Creeping Tar PitI spent ages toying with the ordering of this list as so many of the cards from this era feel like they deserve the top slot. In practice, the average of these lands wouldn't command the top slot but the merits of a couple of them comfortably do. It is really Colonnade winning the top slot and sharing the podium with Tarpit so that I didn't have to waste another slot in the list to talk about it separately! The other three are just here to enjoy the celebrations and get an honourable mention. Even Lavaclaw reaches has helped win a few games over the years! These lands are some of the most game defining cards in cube and have been since their addition. So many games it is the man land that ultimately made the difference. It was that one extra body to go wide with on that final alpha strike or that one threat able to evade removal and thus fend off the planesalkers. Indeed, planeswalker control is the main reason these lands are so much better in cube than in constructed formats, where they are still pretty strong! Both the blue lands from this cycle rank up there as two of the best answers to planeswalkers that you can find. Most walkers really struggle to protect against either meaning you can't even really cast planeswalkers until you have a way of containing the lands. Just having a Tarpit on the board means a few cards in their hand/deck are basically dead. Man lands are also typically a nightmare to remove. Most generic removal is non-land and any creature specific removal needs to be instant and needs the thing to be animated which in turn makes it quite easy to avoid as the controller of the land.
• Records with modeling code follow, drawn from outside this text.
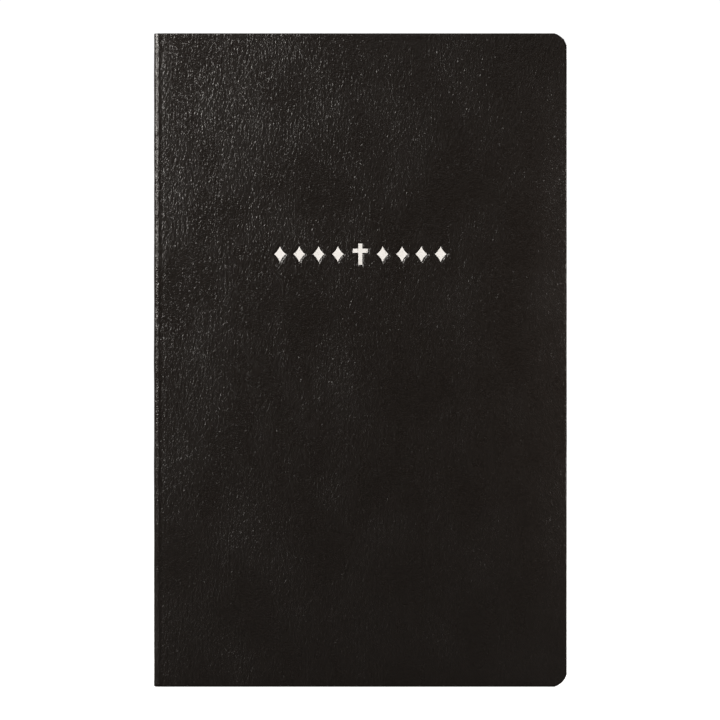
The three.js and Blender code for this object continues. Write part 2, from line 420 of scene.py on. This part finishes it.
def thin_bible_paper(name, printed=False, pale="#f1ede2", dark="#e4ddcc"):
    """Uncoated thin stock, milled and trimmed: off-white, matt, cloudy when held flat, and finely lined
    along every cut edge, where leaf lies on leaf."""
    material, tree = start_material(name)
    place = add(tree, "ShaderNodeTexCoord").outputs["Object"]
    clouds = add(tree, "ShaderNodeTexNoise", {
        "Vector": scaled(tree, place, (1.0, 0.05, 1.0)), "Scale": per_mm(9), "Detail": 4.0}).outputs["Fac"]
    fibres = add(tree, "ShaderNodeTexNoise", {
        "Vector": scaled(tree, place, (1.0, 1.0, 0.4)), "Scale": per_mm(0.5), "Detail": 3.0}).outputs["Fac"]
    tone = colour_mix(tree, clouds, dark, pale)
    bump = add(tree, "ShaderNodeBump", {"Height": fibres, "Distance": 0.02 * MM})
    if printed:
        tone = printed_columns(tree, tone)
    else:
        facing = add(tree, "ShaderNodeNewGeometry").outputs["Normal"]
        across = add(tree, "ShaderNodeSeparateXYZ", {0: facing}).outputs["Y"]
        flat_side = add(tree, "ShaderNodeMath", {0: across}, operation="ABSOLUTE").outputs[0]
        cut_side = add(tree, "ShaderNodeMapRange", {
            "Value": flat_side, "From Min": 0.5, "From Max": 0.2}).outputs[0]
        leaves = add(tree, "ShaderNodeTexNoise", {
            "Vector": scaled(tree, place, (0.012, 1.0, 0.012)), "Scale": per_mm(0.22), "Detail": 3.0,
            "Roughness": 0.7}).outputs["Fac"]
        stripe = add(tree, "ShaderNodeMapRange", {
            "Value": leaves, "From Min": 0.36, "From Max": 0.6}).outputs[0]
        tone = colour_mix(tree, cut_side, tone, colour_mix(tree, stripe, "#b9ae98", "#efe9da"))
        bump = add(tree, "ShaderNodeBump", {
            "Height": leaves, "Distance": 0.08 * MM, "Strength": cut_side, "Normal": bump.outputs[0]})
    close_material(tree, {"Base Color": tone, "Roughness": 0.78, "IOR": 1.45,
                          "Normal": bump.outputs[0]})
    return material


def printed_columns(tree, paper):
    """Two columns of plain grey strokes, broken at uneven lengths, with no letters in them."""
    page = add(tree, "ShaderNodeUVMap", uv_map="page").outputs[0]
    split = add(tree, "ShaderNodeSeparateXYZ", {0: page})
    across, up = split.outputs["X"], split.outputs["Y"]

    def between(value, low, high):
        above = add(tree, "ShaderNodeMath", {0: value, 1: low}, operation="GREATER_THAN").outputs[0]
        below = add(tree, "ShaderNodeMath", {0: value, 1: high}, operation="LESS_THAN").outputs[0]
        return add(tree, "ShaderNodeMath", {0: above, 1: below}, operation="MULTIPLY").outputs[0]

    left = between(across, 16 * MM, 62 * MM)
    right = between(across, 67 * MM, 113 * MM)
    columns = add(tree, "ShaderNodeMath", {0: left, 1: right}, operation="ADD").outputs[0]
    rows = between(up, 17 * MM, 193 * MM)
    line = add(tree, "ShaderNodeMath", {0: up, 1: per_mm(3.6)}, operation="MULTIPLY").outputs[0]
    part = add(tree, "ShaderNodeMath", {0: line}, operation="FRACT").outputs[0]
    stroke = between(part, 0.3, 0.68)
    row = add(tree, "ShaderNodeMath", {0: line}, operation="FLOOR").outputs[0]
    words_at = add(tree, "ShaderNodeCombineXYZ", {
        0: add(tree, "ShaderNodeMath", {0: across, 1: per_mm(3.2)}, operation="MULTIPLY").outputs[0],
        1: add(tree, "ShaderNodeMath", {0: row, 1: 7.3}, operation="MULTIPLY").outputs[0]})
    words = add(tree, "ShaderNodeTexVoronoi", {
        "Vector": words_at.outputs[0], "Scale": 1.0}, feature="DISTANCE_TO_EDGE").outputs["Distance"]
    word = add(tree, "ShaderNodeMapRange", {"Value": words, "From Min": 0.05, "From Max": 0.12}).outputs[0]
    ink = columns
    for mask in (rows, stroke, word):
        ink = add(tree, "ShaderNodeMath", {0: ink, 1: mask}, operation="MULTIPLY").outputs[0]
    ink = add(tree, "ShaderNodeMath", {0: ink, 1: 0.62}, operation="MULTIPLY").outputs[0]
    return colour_mix(tree, ink, paper, "#4a4641")


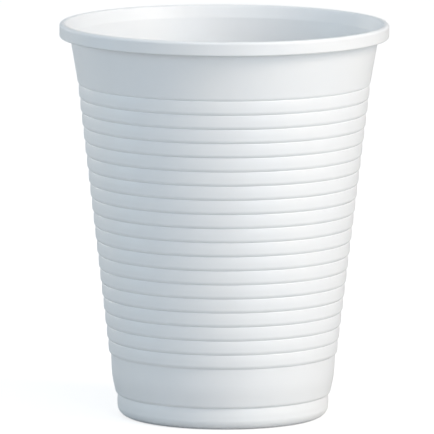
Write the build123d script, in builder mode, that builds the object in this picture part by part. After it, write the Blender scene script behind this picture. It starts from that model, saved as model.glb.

These lands have impressive threat levels and impressive game ending potential. They control a lot of game elements without ever needing to be animated, oh and they fix your mana too! Sweet. They are also some of the most splashed for cards. They are a fairly painless splash and can be done with far less fixing than other splashes with them not resulting in a dead card without the mana to activative them.